The Act of killing, de Joshua Oppenheimer, était projeté au Saint-André-des-Arts le 14 novembre dans le cadre du festival Cinéma et droits humains.
Le documentaire de Joshua Oppenheimer donne la parole aux meneurs de la violente répression qui eut lieu en 1965 en Indonésie, suite à un coup d'état manqué des communistes. Ces anciens bourreaux, qui ont torturés ou tués des centaines de milliers de personne, sont aujourd'hui traités comme des héros dans leur pays. L'originalité du film est d'être fait avec eux, leur point de vue étant recueilli et traité comme sujet du film, sans commentaire ni zèle excessif dans la prise de distance. Il leur est même demandé, pour illustrer ce qui s'est passé, de rejouer leurs actes de barbarie.
Si le film est si dérangeant, c'est qu'il va systématiquement contre ce qu'on a l'habitude de voir quand il s'agit de filmer l'infilmable. En premier lieu, contre une sobriété formelle qui est généralement de mise : la morale étant affaire de travelling, il est recommandé d'éviter les procédé de représentation, de se taire devant l'indicible ("l'éthique de
l'irreprésentable" dont parle cet article de G. Orignac). Avec ses passages oniriques et ses quelques scènes aux limites du soutenable, The Act of killing est aux antipodes de cette pudeur de bon aloi. Deuxième point sur lequel le film déjoue les conventions du genre : le procédé de départ, consistant à impliquer activement les personnages filmés dans un jeu théâtral. Non content de ne pas
proscrire les effets de mise en scène, Joshua Oppenheimer en fait même le sujet
de son documentaire : la caméra est moins là pour observer que pour provoquer des situations spectaculaires. Enfin, le troisième présupposé que le film renverse complètement, c'est l'idée que le devoir de mémoire est avant tout l'affaire des victimes, que l'oubli et le mensonge sont les complices du mal initial de la même manière que la vérité est l'alliée du bien. On rencontre avec effroi, dans The Act of killing, des bourreaux soucieux de témoignage authentique et des sadique pointilleux sur la reconstitution de la vérité historique. Le devoir de mémoire se travestit sous nos yeux en célébration maléfique.
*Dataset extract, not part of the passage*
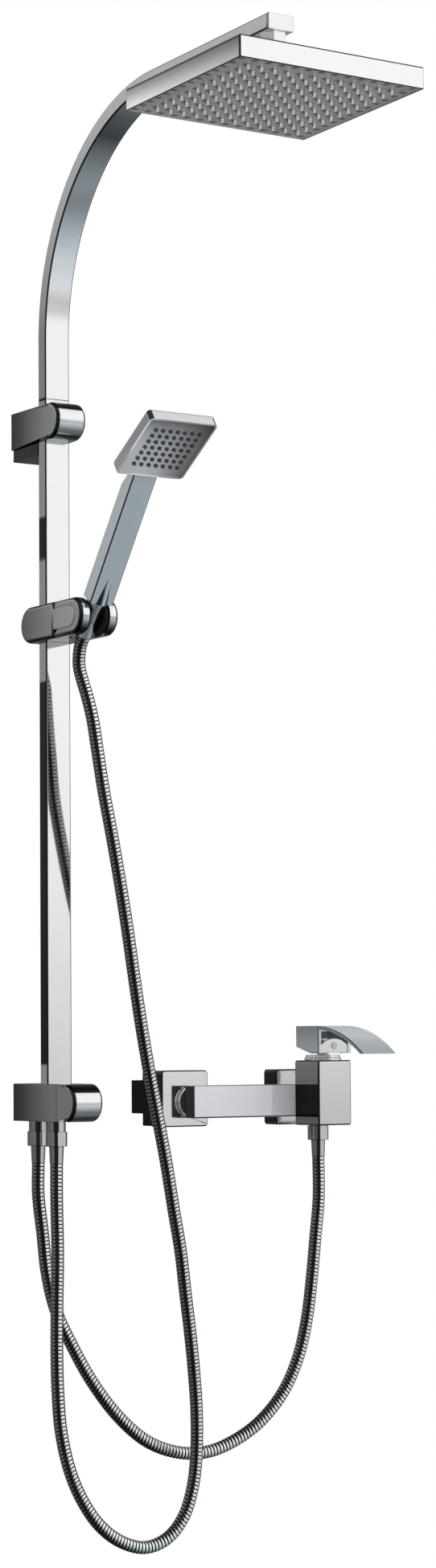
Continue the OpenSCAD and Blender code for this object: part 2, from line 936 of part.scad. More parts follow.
// Side outline of the lever's long arched blade
module blade_outline() {
    start = -lever_cap_front - 8;
    run = -lever_tip_y - start;
    drop = lever_top - lever_tip_z;
    arc_r = (run * run + drop * drop) / (2 * drop);
    difference() {
        intersection() {
            translate([start, lever_top - arc_r]) circle(arc_r, $fn = 180);
            translate([start, lever_tip_z]) square([run, 60]);
        }
        translate([start, lever_top - arc_r]) circle(arc_r - blade_t, $fn = 180);
    }
}

module lever() {
    inner = block_w / 2 - lever_wall;
    color(chrome) difference() {
        translate([block_x, 0, 0]) union() {
            from_side(block_w) cap_outline();
            from_side(block_w) blade_outline();
        }
        box(block_x - inner, block_x + inner, lever_back - lever_wall,
            lever_cap_front - 1, 40, lever_top - lever_wall - 2);
        along_x(lever_y, lever_z, block_x - 19.5, block_x + 19.5, 2.02);
    }
}

module lever_front_plate() {
    inner = block_w / 2 - lever_wall - 0.1;
    color(chrome) difference() {
        translate([block_x, lever_cap_front + 4, 0]) rotate([90, 0, 0]) linear_extrude(3)
            intersection() {
                translate([-inner, lever_low]) square([2 * inner, 16]);
                translate([0, lever_low - 9]) circle(25);
            }
        along_y(block_x, lever_z - 2, lever_cap_front + 5, lever_cap_front - 1, 3.5);
    }
}

module lever_pin_and_plug() {
    color(steel) along_x(lever_y, lever_z, block_x - 19.4, block_x + 19.4, 2);
    color(grey) along_y(block_x, lever_z - 2, lever_cap_front + 4, lever_cap_front + 0.6, 3.4);
}

// ---- one line for each node ----------------------------------------------------------

upper_arm();
arm_end_cap();
arm_nipple();
arm_lock_nut();
lower_riser();
riser_spigot();
seam_gasket();
upper_bracket();
upper_wall_anchor();
diverter_body();
lower_wall_anchor();
bracket_grub_screws();
hose_stubs();
diverter_sleeve();
diverter_spindle();
diverter_seals();
diverter_knob();
hose_nuts();
hose_ferrules();
hose_washers();
supply_hose();
handset_hose();
handset_hose_top();
slider_body();
slider_fork();
slider_liner();
clamp_pad();
clamp_spring();
release_button();
button_spring();
cradle();
handset_handle();
handset_back();
handset_spray_plate();
handset_nozzles();
handset_cone();
handset_hose_nut();
handset_washer();
head_shell();
head_spray_plate();
head_nozzles();
head_gasket();
head_neck();
swivel_nut();
swivel_seat();
swivel_ball();
mixer_bar();
valve_block();
left_escutcheon();
right_escutcheon();
left_supply_tail();
couplings();
union_nuts();
cartridge();
cartridge_nut();
cartridge_stem();
lever();
lever_front_plate();
lever_pin_and_plug();
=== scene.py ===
# Rainfall shower column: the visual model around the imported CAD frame.
# Metres, with the wall at y = 0, the front towards -Y and the origin at the lower bracket's middle.
import json
import math
import bpy
import bmesh
from mathutils import Vector, Matrix

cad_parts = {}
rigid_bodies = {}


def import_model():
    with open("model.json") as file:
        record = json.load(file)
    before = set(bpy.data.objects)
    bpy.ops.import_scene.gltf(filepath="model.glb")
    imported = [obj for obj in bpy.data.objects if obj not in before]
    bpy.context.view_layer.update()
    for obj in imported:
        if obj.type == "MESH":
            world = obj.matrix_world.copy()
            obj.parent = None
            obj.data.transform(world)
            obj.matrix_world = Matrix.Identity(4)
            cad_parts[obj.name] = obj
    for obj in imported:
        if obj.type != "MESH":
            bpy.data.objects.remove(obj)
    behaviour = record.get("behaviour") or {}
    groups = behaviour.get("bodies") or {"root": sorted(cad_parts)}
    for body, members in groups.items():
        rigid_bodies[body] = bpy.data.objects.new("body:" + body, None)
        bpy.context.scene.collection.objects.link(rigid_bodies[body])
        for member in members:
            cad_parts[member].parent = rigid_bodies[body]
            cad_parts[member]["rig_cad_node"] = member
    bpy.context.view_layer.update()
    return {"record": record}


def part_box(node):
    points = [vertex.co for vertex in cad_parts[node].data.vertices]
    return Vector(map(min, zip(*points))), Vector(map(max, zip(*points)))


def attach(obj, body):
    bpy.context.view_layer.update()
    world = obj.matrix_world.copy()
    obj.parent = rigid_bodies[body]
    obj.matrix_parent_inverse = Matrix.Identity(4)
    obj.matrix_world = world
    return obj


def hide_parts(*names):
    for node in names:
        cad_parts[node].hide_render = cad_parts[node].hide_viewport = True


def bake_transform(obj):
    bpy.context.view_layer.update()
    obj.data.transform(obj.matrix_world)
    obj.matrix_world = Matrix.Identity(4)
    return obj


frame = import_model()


def cad(name):
    """The Blender object of a CAD node."""
    for o in bpy.data.objects:
        if o.get("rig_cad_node") == name:
            return o
    raise RuntimeError(name)


def vec(*mm):
    """A point that is given in millimetres."""
    return Vector(mm) / 1000.0


# ---- camera ---------------------------------------------------------------------------

CAMERA_AT = Vector((-1.7264, -3.1459, 0.0605))
YAW = math.radians(32.08)        # from +Y towards +X
PITCH = math.radians(4.51)       # upwards
ROLL = math.radians(-0.43)       # about the line of sight
FOCAL_LENGTH = 75.76             # millimetres, for a sensor of this height
SENSOR_HEIGHT = 36.0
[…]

Le mérite le plus évident du geste de Joshua Oppenheimer est de révéler par l'absurde l'impunité dont bénéficient en Indonésie ces criminels, pourtant reconnus comme tels. Absurdité qui confine parfois au comique, dans ces scènes de rue où la population aide joyeusement à rejouer une atrocité, ou sur un plateau de télévision, où les personnages du films sont interrogés en grands témoins de leur temps. Mais plus intéressante encore est l'hésitation des bourreaux quant à la position à adopter face à ce passé qu'on leur demande d'exhumer. Le discours du personnage principal, par exemple, fluctue de la vantardise à la nausée, quand il ne tourne pas autour de ses mauvais rêves. Par la mise en scène, il est toujours en train d'évaluer la possibilité de mettre à distance ou au contraire d'épouser précisément ses gestes passés. Le théâtre et le cinéma sont autant d'occasion de mettre la reconnaissance de soi à l'épreuve de la représentation. Les reconstitutions sont peu à peu entourées d'un flou artistique quant aux intentions réelles des metteurs en scène - les anciens tortionaires, qui veulent dans le même temps illustrer leur cruauté et préserver leur image; mais aussi l'auteur du documentaire, qui est dans la position délicate de l'observateur embarqué. Ce flottement du point de vue envahit le film, et donne des scènes de plus en plus irréelles. La question du mal prend alors les attrait d'une danse grotesque et fascinante, qui reste pour toujours sans réponse.